Jeboehlkia
- Conservation status: Least Concern (IUCN 3.1)

Scientific classification
- Kingdom: Animalia
- Phylum: Chordata
- Class: Actinopterygii
- Order: Perciformes
- Family: Grammistidae
- Genus: Jeboehlkia Robins, 1967
- Species: J. gladifer
- Binomial name: Jeboehlkia gladifer Robins, 1967

= Jeboehlkia =

- Authority: Robins, 1967
- Conservation status: LC
- Parent authority: Robins, 1967

Genus of fishes

Jeboehlkia is a monotypic genus of marine ray-finned fish, related to the groupers and classified within the family Grammistidae. It is a species of relatively deep water which is found in the western Atlantic Ocean. The only species in the genus is Jeboehlkia gladifer, the bladefin bass.

==Description==
Jeboehlkia gladifer has a moderately elongate and compressed body with a largeeye and pointed snout with a quite large mouth which is slightly oblique and has a projecting lower jaw . The posterior edge of the preopercle has fine serrations and there are three spines on the lower edge which point forwards and three rearward pointing spines on the gill cover, with the middle spine being the longest. The dorsal fin contains eight spines, although the first of these is tiny and hidden and the second is long and blade like, and 9 soft rays. The membranes between the spines and soft rays have deep incisions. The anal fin has three spines and seven soft rays. The caudal fin is rounded. The colour of the head and body is white to pink to reddish with a ref iris and the dorsal part of the head and nape being red. There is a white band which runs along the middle of the head starting at the top lip and ending at the 2nd spine in the dorsal fin and another wide red bar which runs from the soft rayed portion of the dorsal fin vertically on the body onto the anal fin> The anal and dorsal fins have white edges, the pelvic fins are white while the caudal fin is red with a white posterior margin.
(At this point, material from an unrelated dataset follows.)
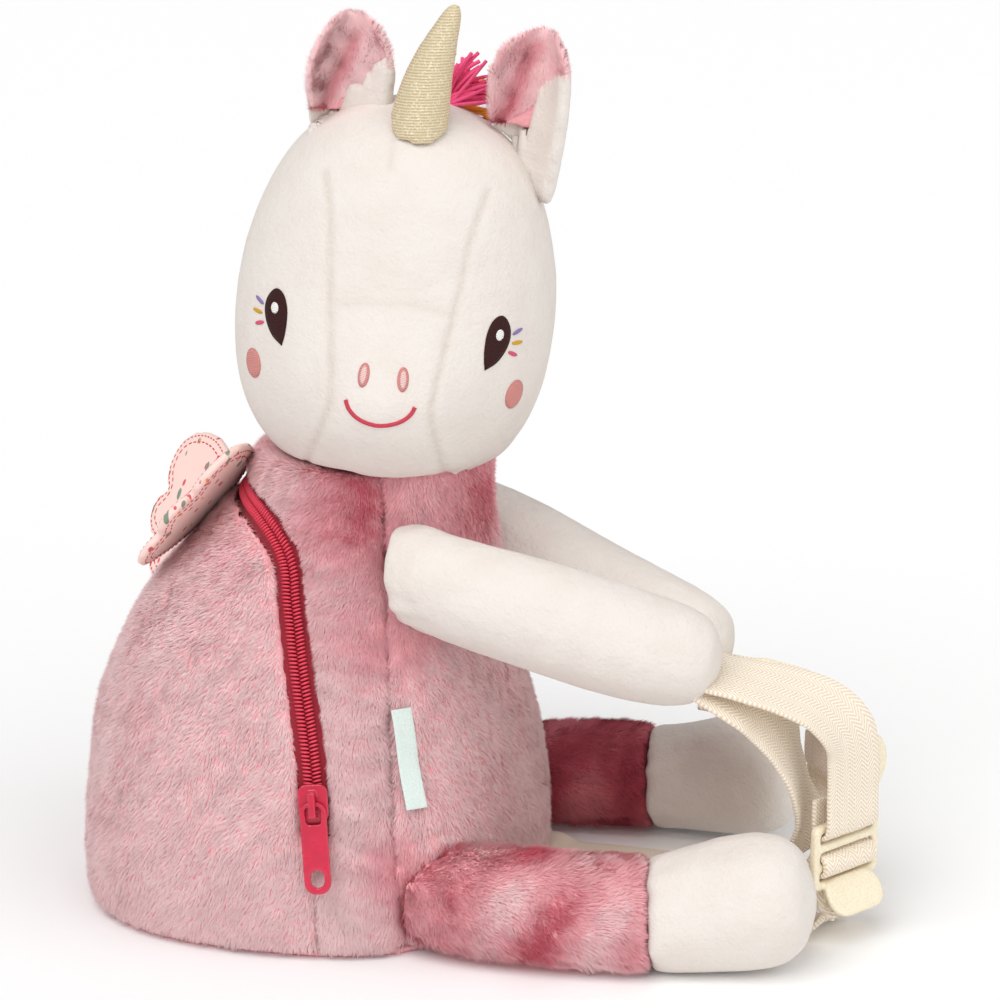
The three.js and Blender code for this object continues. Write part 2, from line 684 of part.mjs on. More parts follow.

This fish attains a maximum total length of 7.8 cm.

==Distribution==
Jeboehlkia gladifer is found in the western Atlantic Ocean where it occurs from South Carolina to the southern part of the Caribbean Sea.

==Habitat and biology==
Jeboehlkia gladifer is a little known species of deep waters at depths of in excess of 150 m. A pelagic larva was collected between 10 and 300 m off New York.

==Taxonomy==
Jeboehlkia gladifer was first formally described in 1967 by the American C. Richard Robins (1928-2020) with the type locality being given as "Caribbean Sea, 16°06'N, 81°10.5'W, Oregon station 4932, depth 90 fathoms". The generic name honours the American ichthyologist James Erwin Böhlke (1930-1982) while the specific name gladifer means "sword bearing" in Latin and refers to the blade like spine in the dorsal fin. J. gladifer is the only species in the genus, Robins placed this genus as being close to the genus Liopropoma but later workers suggest that it is placed in the tribe Grammistini.

==Utilisation==
Jeboehlkia gladifer has been collected and marketed for the aquarium trade, albeit with a very high price tag.